Other than the obvious over attenuation, it is hard to identify the issue from the information provided. Some quantities of those ingredients would be helpful in ascertaining any issues. And also what type of thermometer did you measure the mash temp with, and have you ever checked its accuracy?

Ingredients were
3.6kg pilsner
1.36kg wheat
680g caralight
450g caramunich
600g Candi sugar
2 tablespoons coriander seeds crushed
8 small orange peels
10g centennial 60 min
15g tettnanger 30 min
15g Amarillo 5 min
15g Amarillo 0 min

Just used the thermometer on the ace boiler and a cheap pen one I had, the ace read 67c and the cheap one said 66.2c, probably time to invest in a good thermometer?
 
The yeast will have something to do with it. Some Belgian yeasts are monsters, eating up all the boarderline fermentable sugars in the wort, and MJ Belgian is one of them.
 
Ha, yep. What IainM said. Thought I'd added an edit about yeast, obviously not.

There is probably a culminate effect of numerous issues, as 10-11 points is quite a large margin to be out. It could be that you have probably mashed a little lower than desired, used a more attenuative yeast than the recipe creator (I'm assuming the recipe didn't specifically recommend Mangrove Jacks as its an american book and not a prominent brand in US) and then there is the discrepancy of using natural ingredients to factor in. Sometimes variances cancel each other out, and sometimes they exaggerate each other.

You may not need a new thermometer, but a better understanding of the one you have. This is a very in depth article on Thermometer Calibration but gives a good gist of the issue.
 
I use this yeast in a couple of my favourite recipes and they both always finish at 1.006 from about 6.5kg of fermentables mashed at 67C.

One is all malt, the other has 450g each of oats and honey so 1.004 doesn't seem completely unreasonable.

What was your OG?
 
I use this yeast in a couple of my favourite recipes and they both always finish at 1.006 from about 6.5kg of fermentables mashed at 67C.

One is all malt, the other has 450g each of oats and honey so 1.004 doesn't seem completely unreasonable.

What was your OG?

Og was 1062, the book recommends wyeast Belgian strong. Will maybe try it again with different yeast and see if there's any changes. The beer is still quite young coming out at 7.6% so hopefully it will improve after another few weeks.
 
Ha, yep. What IainM said. Thought I'd added an edit about yeast, obviously not.

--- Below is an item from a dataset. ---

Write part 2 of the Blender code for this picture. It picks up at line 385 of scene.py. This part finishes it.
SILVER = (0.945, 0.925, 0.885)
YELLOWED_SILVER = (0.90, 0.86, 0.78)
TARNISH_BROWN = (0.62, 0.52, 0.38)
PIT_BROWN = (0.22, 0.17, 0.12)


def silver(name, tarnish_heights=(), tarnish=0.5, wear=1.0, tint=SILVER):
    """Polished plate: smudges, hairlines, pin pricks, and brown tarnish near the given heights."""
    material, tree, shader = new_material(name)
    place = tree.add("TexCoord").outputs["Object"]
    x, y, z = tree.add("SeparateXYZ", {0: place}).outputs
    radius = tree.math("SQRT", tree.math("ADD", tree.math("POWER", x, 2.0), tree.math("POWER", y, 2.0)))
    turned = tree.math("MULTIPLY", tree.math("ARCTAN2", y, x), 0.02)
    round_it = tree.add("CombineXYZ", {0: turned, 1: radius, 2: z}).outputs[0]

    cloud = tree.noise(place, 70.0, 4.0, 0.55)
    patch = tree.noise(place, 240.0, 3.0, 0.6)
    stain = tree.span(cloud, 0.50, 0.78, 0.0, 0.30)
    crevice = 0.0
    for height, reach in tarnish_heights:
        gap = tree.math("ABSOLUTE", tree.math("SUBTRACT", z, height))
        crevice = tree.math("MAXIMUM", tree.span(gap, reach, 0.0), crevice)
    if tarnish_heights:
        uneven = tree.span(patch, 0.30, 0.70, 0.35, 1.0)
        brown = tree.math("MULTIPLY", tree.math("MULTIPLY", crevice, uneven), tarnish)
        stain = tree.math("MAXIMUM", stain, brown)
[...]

There is probably a culminate effect of numerous issues, as 10-11 points is quite a large margin to be out. It could be that you have probably mashed a little lower than desired, used a more attenuative yeast than the recipe creator (I'm assuming the recipe didn't specifically recommend Mangrove Jacks as its an american book and not a prominent brand in US) and then there is the discrepancy of using natural ingredients to factor in. Sometimes variances cancel each other out, and sometimes they exaggerate each other.

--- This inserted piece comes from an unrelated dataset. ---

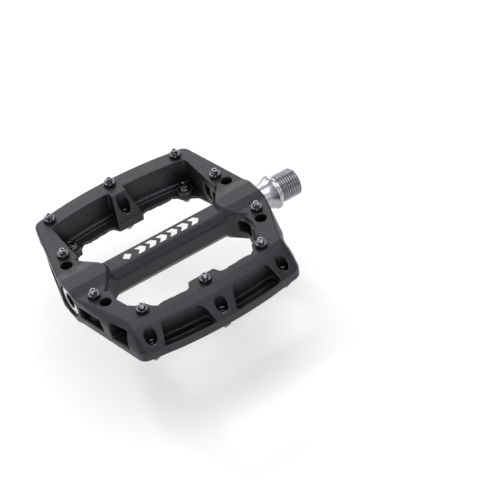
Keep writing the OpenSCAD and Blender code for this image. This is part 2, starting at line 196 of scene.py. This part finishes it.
def paintedGrooveShade(tree, tone, groove):
    # painted shade: darker towards the root of a thread that starts at one distance along the axle
    split = tree.nodes.new("ShaderNodeSeparateXYZ")
    tree.links.new(latheCoords(tree, 1, 1), split.inputs[0])
    depth = spread(tree, split.outputs["Y"], groove["root"], groove["crest"], 1, 0)
    past = spread(tree, split.outputs["X"], groove["start"], groove["full"], 0, 1)
    both = tree.nodes.new("ShaderNodeMath")
    both.operation = "MULTIPLY"
    tree.links.new(depth, both.inputs[0])
    tree.links.new(past, both.inputs[1])
    return blendColours(tree, both.outputs[0], tone, groove["colour"])


def makeMetal(name, look):
    mat, tree, shader = newMaterial(name)
    rings = noiseNode(tree, latheCoords(tree, *look["marks"]), 1, 3, 0.65)
    clouds = noiseNode(tree, objectCoords(tree), look["cloudScale"], 3, 0.6)
    tone = blendColours(tree, spread(tree, clouds, *cloudBand, 0, 1), look["dark"], look["light"])
    if "groove" in look:
        tone = paintedGrooveShade(tree, tone, look["groove"])
    tree.links.new(tone, shader.inputs["Base Color"])
    shader.inputs["Metallic"].default_value = 1
    tree.links.new(spread(tree, rings, *grainBand, *look["roughness"]), shader.inputs["Roughness"])
    tree.links.new(bump(tree, rings, look["markBump"], markDepth), shader.inputs["Normal"])
    return mat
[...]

You may not need a new thermometer, but a better understanding of the one you have. This is a very in depth article on Thermometer Calibration but gives a good gist of the issue.

Cheers will have a look at that, temps have always been something I've struggled with.
 
Ok, you've gone a little bit over the quoted attenuation for the yeast but it is a real monster, I find it usually does that with my brews.

Maybe try MJ's Belgian Abbey yeast which tastes pretty similar but has quoted attenuation figures around 10% lower, more in line with the yeast in the original recipe.
 
Just an update on this, time really is a wonderful thing. Opened a mini keg of this end of last week, in keg near 2months and it has turned out really nice, a bit under carbed but spot on. Drank over 3 nights, it was bout 7.5%. Bitterness had mellowed off, nice orange smell and some spice from coriander. Will definitely make this again.